* **EXERCISE DIRECTIONS**
Quote, without change, all of the lines that follow.

* **DATA PROVIDED**
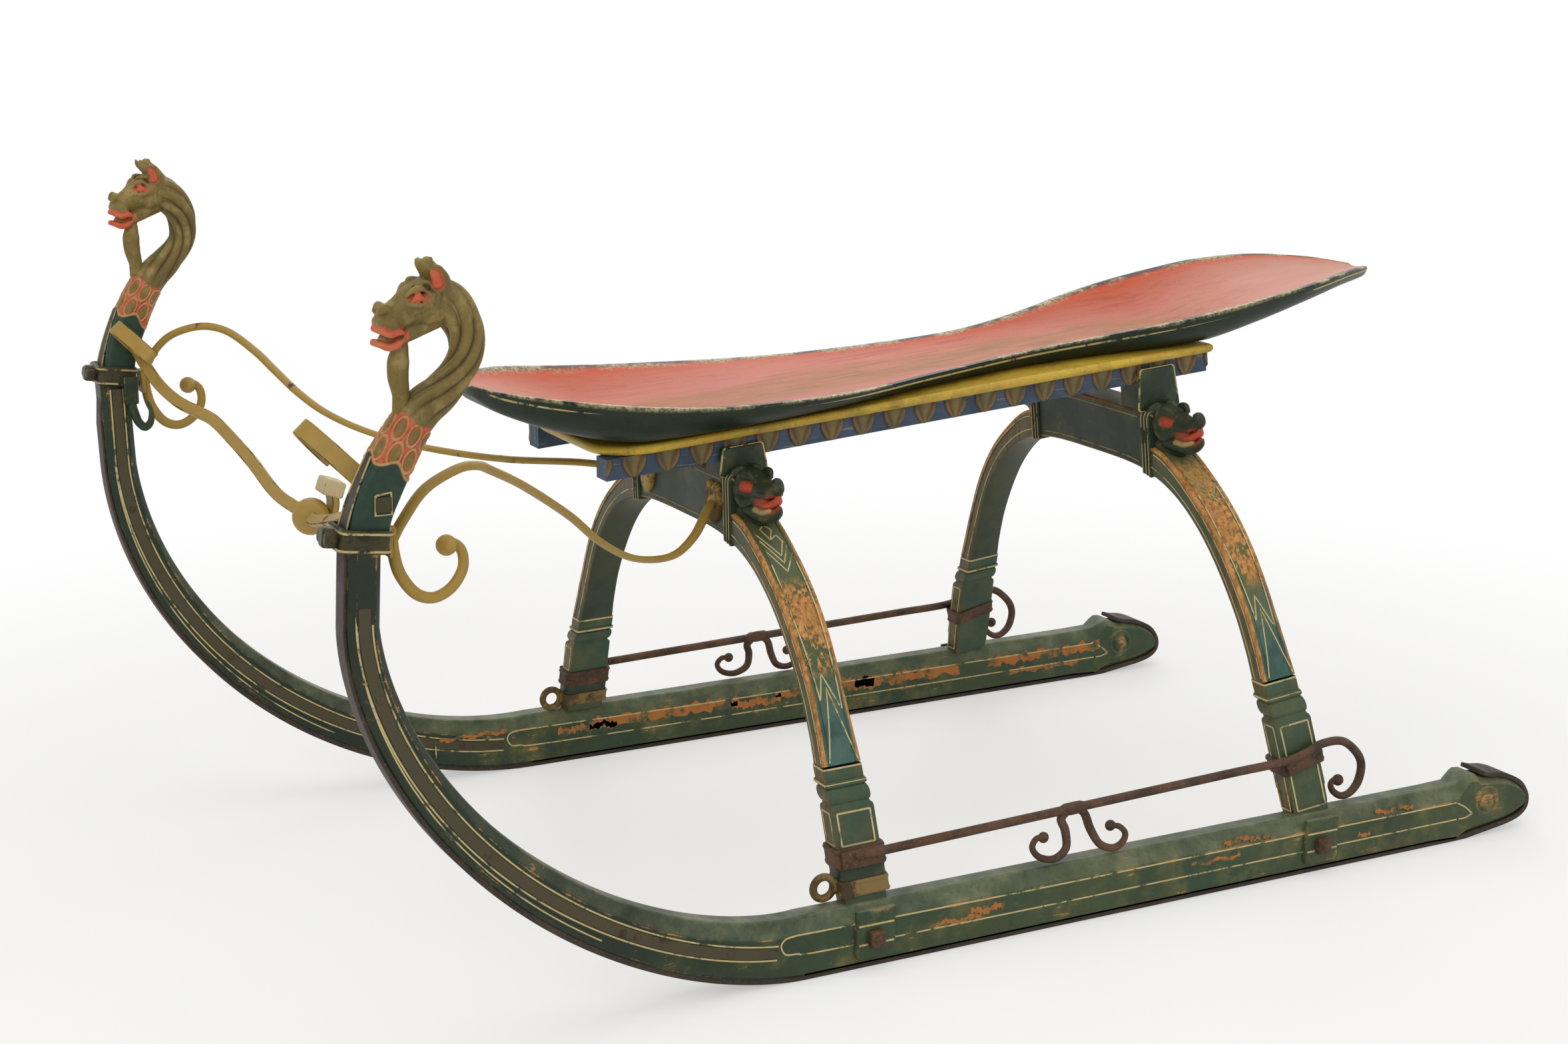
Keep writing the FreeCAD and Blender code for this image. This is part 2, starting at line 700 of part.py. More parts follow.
def make_foot_tab(station):
    """Plate on the runner's outer face that ties a post's foot, with its bolt and nut."""
    x = runner_x + runner_wide / 2
    y = along(station)
    z = foot_z - tab_drop
    plate = block(x, x + tab_thick, y - tab_wide / 2, y + tab_wide / 2, z - nut_wide / 2, foot_z)
    nut = block(x + tab_thick, x + tab_thick + nut_thick, y - nut_wide / 2, y + nut_wide / 2,
                z - nut_wide / 2, z + nut_wide / 2)
    return fuse([plate, nut]).cut(make_runner())


def make_foot_eye():
    """Band round the front post's foot with an eye in front."""
    z = foot_z + eye_band_lift + eye_band_high / 2
    band = post_band("front", z, eye_band_high, eye_band_thick)
    middle = V(foot_x(z, "front") - eye_thick / 2,
               along(stand_front_station) - foot_block_wide / 2 - eye_round / 2, z)
    ring = Part.makeCylinder(eye_round / 2, eye_thick, middle, X_DIR)
    hole = Part.makeCylinder(eye_bore / 2, eye_thick + 2 * overrun, middle - X_DIR * overrun, X_DIR)
    foot = lean_stand(make_foot_block("front"), stand_front_station, stand_front_angle)
    return fuse([band, ring]).cut([hole, foot, make_foot_rod()])


# Painted irons between necks and front stand

def make_stay(beam):
    """Long S-shaped stay from the neck's clamp to the crossbeam, with the scroll below."""
    y0 = along(front_overhang) + neck_deep + clamp_gap + clamp_thick
    x0 = runner_x + neck_splay - stay_inset
    end_z = front_arch_top + plank_thick + beam_above - stay_end_drop
    lean = (end_z - foot_z) * math.tan(math.radians(stand_front_angle))
    end_y = along(stand_front_station) - plank_wide / 2 - stay_round / 2 - lean
    route = []
    for across_share, back_share, rise_share in stay_shares:
        route.append(V(x0 + (stay_end_x - x0) * across_share,
                       y0 + stay_round / 2 + (end_y - y0 - stay_round / 2) * back_share,
                       neck_foot_z + stay_swing * rise_share))
    route[-1].z = end_z
    bar = bent_bar(route, stay_round / 2)
    plate = block(stay_end_x - stay_plate_wide / 2, stay_end_x + stay_plate_wide / 2, end_y,
                  end_y + stay_round, end_z - stay_plate_high / 2, end_z + stay_plate_high / 2)
    foot = block(x0 - stay_round, x0 + stay_round, y0, y0 + clamp_thick,
                 neck_foot_z - clamp_high / 2, neck_foot_z + clamp_high / 2)
    scroll_route = [V(x0, y0 + neck_scroll_size * a, neck_foot_z + neck_scroll_size * b)
                    for a, b in neck_scroll_shares]
    scroll = bent_bar(scroll_route, stay_round / 2)
    ball = Part.makeSphere(ball_round / 2, scroll_route[-1])
    return fuse([bar, plate, foot, scroll, ball]).cut(beam)


def make_tie():
    """Tie between the two necks, low in the middle, with the pole socket on it."""
    z_bolt = neck_foot_z + tie_bolt_rise
    x_end = neck_x(z_bolt) - neck_thick / 2
    y_bolt = along(front_overhang + tie_bolt_back)

    def tie_point(side, shares):
        across, back, drop = shares
        return V(side * x_end * across, y_bolt + tie_back * back, z_bolt - tie_drop * drop)

    half_route = [tie_point(1, shares) for shares in tie_shares]
    whole = half_route + [tie_point(-1, shares) for shares in reversed(tie_shares[:-1])]
    pieces = [bent_bar(whole, tie_round / 2)]
    for side in (1, -1):
        route = [tie_point(side, shares) for shares in tie_scroll_shares]
        pieces.append(bent_bar(route, tie_round / 2))
    middle = half_route[-1]
    pieces.append(Part.makeSphere(tie_knob / 2, middle))
    pieces.append(block(-socket_wide / 2, socket_wide / 2, middle.y - socket_wide / 2,
                        middle.y + socket_wide / 2, middle.z, middle.z + socket_high))
    horse = make_horse()
    return fuse(pieces).cut([horse, mirrored(horse)])


# Write every node
save_pair("runner", make_runner())
save_pair("runner_shoe", make_shoe())
save_pair("runner_strap", *make_straps())
save_pair("horse_neck", make_horse())
save_pair("neck_clamp", make_clamp())
save_pair("trace_hook", make_trace_hook())
for stand_name in stands:
    save_stand(stand_name)
save_pair("seat_rail", make_rail())
save("seat_base", make_seat_base())
save("seat_shell", make_seat())
save_pair("foot_rod", make_foot_rod())
save_pair("foot_eye", make_foot_eye())
front_plank = make_arch(front_arch_top)
front_plank.translate(V(0, along(stand_front_station - plank_wide / 2), 0))
front_beam = lean_stand(make_beam(stand_front_station, front_plank, front_arch_top),
                        stand_front_station, stand_front_angle)
save_pair("neck_stay", make_stay(front_beam))
save("cross_tie", make_tie())
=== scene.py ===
# %% [markdown]
# This lesson dresses an old straddle sleigh: painted wood, carved horse heads and forged iron.
# Every new piece is worked out in the same metres and the same axes, so nothing has to be
# fitted by eye: forward is -Y, left is +X, up is +Z.

# %% Load the frame
import bpy
import numpy as np
from mathutils import Matrix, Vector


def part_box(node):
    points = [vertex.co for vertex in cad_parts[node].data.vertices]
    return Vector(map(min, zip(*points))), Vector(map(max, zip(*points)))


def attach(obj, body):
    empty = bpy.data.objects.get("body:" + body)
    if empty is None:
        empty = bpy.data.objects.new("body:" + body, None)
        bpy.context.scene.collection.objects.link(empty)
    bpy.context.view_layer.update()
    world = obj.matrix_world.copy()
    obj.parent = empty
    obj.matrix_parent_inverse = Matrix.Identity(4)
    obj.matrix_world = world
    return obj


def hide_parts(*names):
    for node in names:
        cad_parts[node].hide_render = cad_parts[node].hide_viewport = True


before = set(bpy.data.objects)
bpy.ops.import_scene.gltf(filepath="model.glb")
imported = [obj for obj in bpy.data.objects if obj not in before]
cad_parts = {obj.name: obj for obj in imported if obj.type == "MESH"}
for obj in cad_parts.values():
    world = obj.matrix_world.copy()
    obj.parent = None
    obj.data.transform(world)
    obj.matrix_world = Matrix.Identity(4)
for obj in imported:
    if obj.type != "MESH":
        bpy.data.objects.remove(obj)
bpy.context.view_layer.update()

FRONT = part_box("neck_clamp_left")[0][1]


def at(station):
    """Y in metres of a station in millimetres counted from the foremost bolt."""
    return FRONT + station / 1000


# %% [markdown]
# The camera comes first, because every other choice is judged through it. Its direction and
# lens were solved from points on both runners. It could be aimed with a Track To constraint,
# but a matrix built from two angles says it exactly.

# %% Camera
CAMERA_PLACE = (2.9189, -1.6044, 1.2331)
CAMERA_TURN, CAMERA_DOWN, CAMERA_ROLL = np.radians([62.317, 13.602, 0.106])
CAMERA_LENS, CAMERA_SENSOR = 58.6, 36.0


def put_in(name, data):
    """A new object in the scene that holds a mesh, lamp or camera."""
    obj = bpy.data.objects.new(name, data)
    bpy.context.scene.collection.objects.link(obj)
    return obj


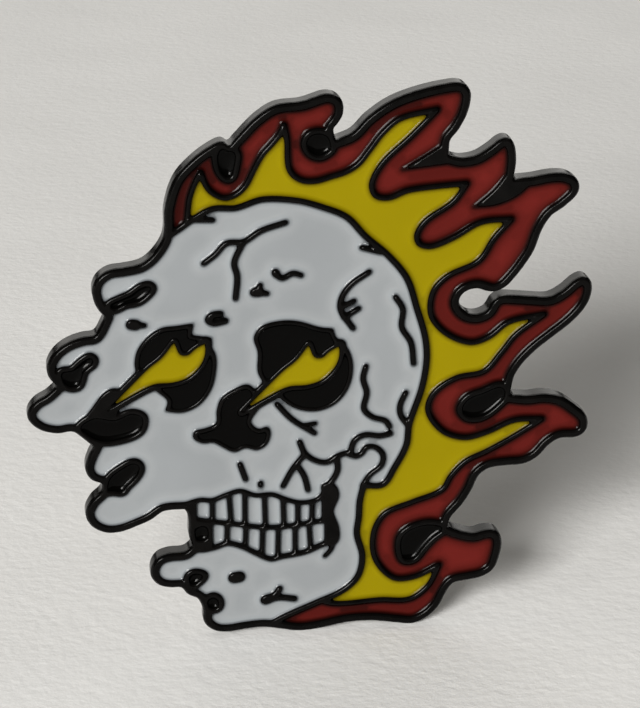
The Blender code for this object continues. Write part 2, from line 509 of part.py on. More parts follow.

* **COMPLETED EXERCISE**
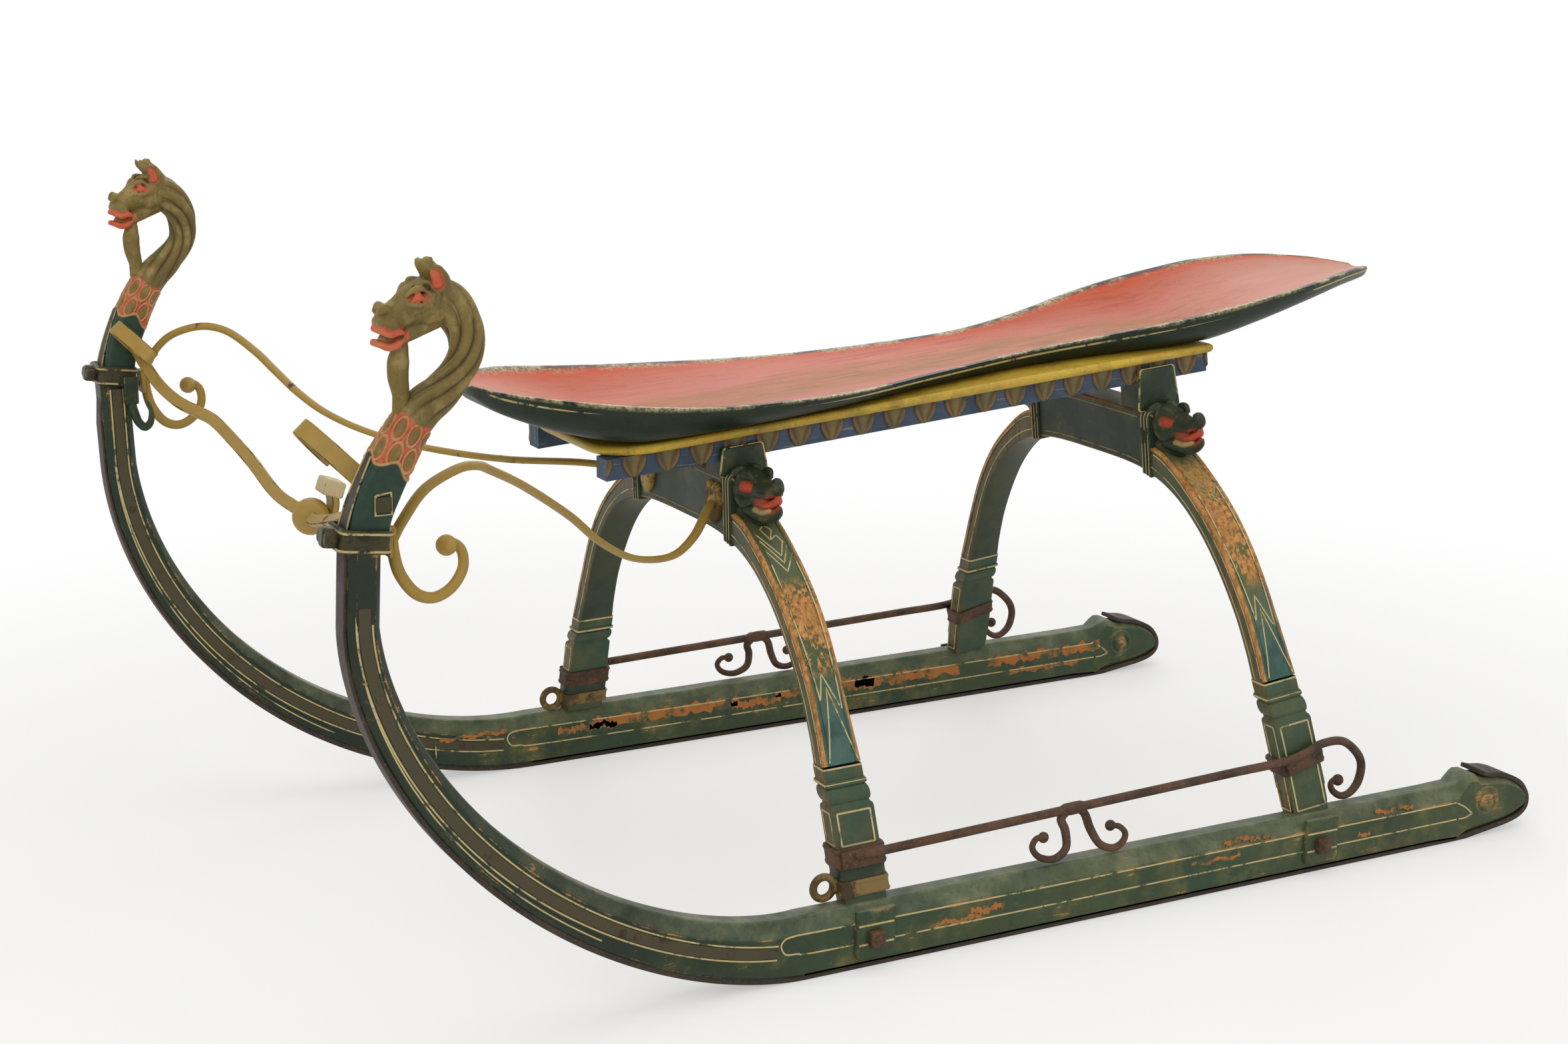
Keep writing the FreeCAD and Blender code for this image. This is part 2, starting at line 700 of part.py. More parts follow.
def make_foot_tab(station):
    """Plate on the runner's outer face that ties a post's foot, with its bolt and nut."""
    x = runner_x + runner_wide / 2
    y = along(station)
    z = foot_z - tab_drop
    plate = block(x, x + tab_thick, y - tab_wide / 2, y + tab_wide / 2, z - nut_wide / 2, foot_z)
    nut = block(x + tab_thick, x + tab_thick + nut_thick, y - nut_wide / 2, y + nut_wide / 2,
                z - nut_wide / 2, z + nut_wide / 2)
    return fuse([plate, nut]).cut(make_runner())


def make_foot_eye():
    """Band round the front post's foot with an eye in front."""
    z = foot_z + eye_band_lift + eye_band_high / 2
    band = post_band("front", z, eye_band_high, eye_band_thick)
    middle = V(foot_x(z, "front") - eye_thick / 2,
               along(stand_front_station) - foot_block_wide / 2 - eye_round / 2, z)
    ring = Part.makeCylinder(eye_round / 2, eye_thick, middle, X_DIR)
    hole = Part.makeCylinder(eye_bore / 2, eye_thick + 2 * overrun, middle - X_DIR * overrun, X_DIR)
    foot = lean_stand(make_foot_block("front"), stand_front_station, stand_front_angle)
    return fuse([band, ring]).cut([hole, foot, make_foot_rod()])


# Painted irons between necks and front stand

def make_stay(beam):
    """Long S-shaped stay from the neck's clamp to the crossbeam, with the scroll below."""
    y0 = along(front_overhang) + neck_deep + clamp_gap + clamp_thick
    x0 = runner_x + neck_splay - stay_inset
    end_z = front_arch_top + plank_thick + beam_above - stay_end_drop
    lean = (end_z - foot_z) * math.tan(math.radians(stand_front_angle))
    end_y = along(stand_front_station) - plank_wide / 2 - stay_round / 2 - lean
    route = []
    for across_share, back_share, rise_share in stay_shares:
        route.append(V(x0 + (stay_end_x - x0) * across_share,
                       y0 + stay_round / 2 + (end_y - y0 - stay_round / 2) * back_share,
                       neck_foot_z + stay_swing * rise_share))
    route[-1].z = end_z
    bar = bent_bar(route, stay_round / 2)
    plate = block(stay_end_x - stay_plate_wide / 2, stay_end_x + stay_plate_wide / 2, end_y,
                  end_y + stay_round, end_z - stay_plate_high / 2, end_z + stay_plate_high / 2)
    foot = block(x0 - stay_round, x0 + stay_round, y0, y0 + clamp_thick,
                 neck_foot_z - clamp_high / 2, neck_foot_z + clamp_high / 2)
    scroll_route = [V(x0, y0 + neck_scroll_size * a, neck_foot_z + neck_scroll_size * b)
                    for a, b in neck_scroll_shares]
    scroll = bent_bar(scroll_route, stay_round / 2)
    ball = Part.makeSphere(ball_round / 2, scroll_route[-1])
    return fuse([bar, plate, foot, scroll, ball]).cut(beam)


def make_tie():
    """Tie between the two necks, low in the middle, with the pole socket on it."""
    z_bolt = neck_foot_z + tie_bolt_rise
    x_end = neck_x(z_bolt) - neck_thick / 2
    y_bolt = along(front_overhang + tie_bolt_back)

    def tie_point(side, shares):
        across, back, drop = shares
        return V(side * x_end * across, y_bolt + tie_back * back, z_bolt - tie_drop * drop)

    half_route = [tie_point(1, shares) for shares in tie_shares]
    whole = half_route + [tie_point(-1, shares) for shares in reversed(tie_shares[:-1])]
    pieces = [bent_bar(whole, tie_round / 2)]
    for side in (1, -1):
        route = [tie_point(side, shares) for shares in tie_scroll_shares]
        pieces.append(bent_bar(route, tie_round / 2))
    middle = half_route[-1]
    pieces.append(Part.makeSphere(tie_knob / 2, middle))
    pieces.append(block(-socket_wide / 2, socket_wide / 2, middle.y - socket_wide / 2,
                        middle.y + socket_wide / 2, middle.z, middle.z + socket_high))
    horse = make_horse()
    return fuse(pieces).cut([horse, mirrored(horse)])


# Write every node
save_pair("runner", make_runner())
save_pair("runner_shoe", make_shoe())
save_pair("runner_strap", *make_straps())
save_pair("horse_neck", make_horse())
save_pair("neck_clamp", make_clamp())
save_pair("trace_hook", make_trace_hook())
for stand_name in stands:
    save_stand(stand_name)
save_pair("seat_rail", make_rail())
save("seat_base", make_seat_base())
save("seat_shell", make_seat())
save_pair("foot_rod", make_foot_rod())
save_pair("foot_eye", make_foot_eye())
front_plank = make_arch(front_arch_top)
front_plank.translate(V(0, along(stand_front_station - plank_wide / 2), 0))
front_beam = lean_stand(make_beam(stand_front_station, front_plank, front_arch_top),
                        stand_front_station, stand_front_angle)
save_pair("neck_stay", make_stay(front_beam))
save("cross_tie", make_tie())
=== scene.py ===
# %% [markdown]
# This lesson dresses an old straddle sleigh: painted wood, carved horse heads and forged iron.
# Every new piece is worked out in the same metres and the same axes, so nothing has to be
# fitted by eye: forward is -Y, left is +X, up is +Z.

# %% Load the frame
import bpy
import numpy as np
from mathutils import Matrix, Vector


def part_box(node):
    points = [vertex.co for vertex in cad_parts[node].data.vertices]
    return Vector(map(min, zip(*points))), Vector(map(max, zip(*points)))


def attach(obj, body):
    empty = bpy.data.objects.get("body:" + body)
    if empty is None:
        empty = bpy.data.objects.new("body:" + body, None)
        bpy.context.scene.collection.objects.link(empty)
    bpy.context.view_layer.update()
    world = obj.matrix_world.copy()
    obj.parent = empty
    obj.matrix_parent_inverse = Matrix.Identity(4)
    obj.matrix_world = world
    return obj


def hide_parts(*names):
    for node in names:
        cad_parts[node].hide_render = cad_parts[node].hide_viewport = True


before = set(bpy.data.objects)
bpy.ops.import_scene.gltf(filepath="model.glb")
imported = [obj for obj in bpy.data.objects if obj not in before]
cad_parts = {obj.name: obj for obj in imported if obj.type == "MESH"}
for obj in cad_parts.values():
    world = obj.matrix_world.copy()
    obj.parent = None
    obj.data.transform(world)
    obj.matrix_world = Matrix.Identity(4)
for obj in imported:
    if obj.type != "MESH":
        bpy.data.objects.remove(obj)
bpy.context.view_layer.update()

FRONT = part_box("neck_clamp_left")[0][1]


def at(station):
    """Y in metres of a station in millimetres counted from the foremost bolt."""
    return FRONT + station / 1000


# %% [markdown]
# The camera comes first, because every other choice is judged through it. Its direction and
# lens were solved from points on both runners. It could be aimed with a Track To constraint,
# but a matrix built from two angles says it exactly.

# %% Camera
CAMERA_PLACE = (2.9189, -1.6044, 1.2331)
CAMERA_TURN, CAMERA_DOWN, CAMERA_ROLL = np.radians([62.317, 13.602, 0.106])
CAMERA_LENS, CAMERA_SENSOR = 58.6, 36.0


def put_in(name, data):
    """A new object in the scene that holds a mesh, lamp or camera."""
    obj = bpy.data.objects.new(name, data)
    bpy.context.scene.collection.objects.link(obj)
    return obj


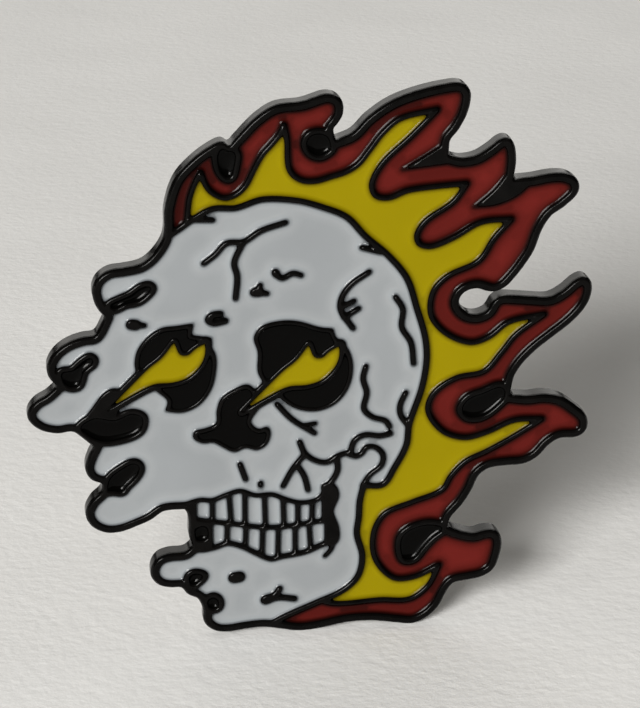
The Blender code for this object continues. Write part 2, from line 509 of part.py on. More parts follow.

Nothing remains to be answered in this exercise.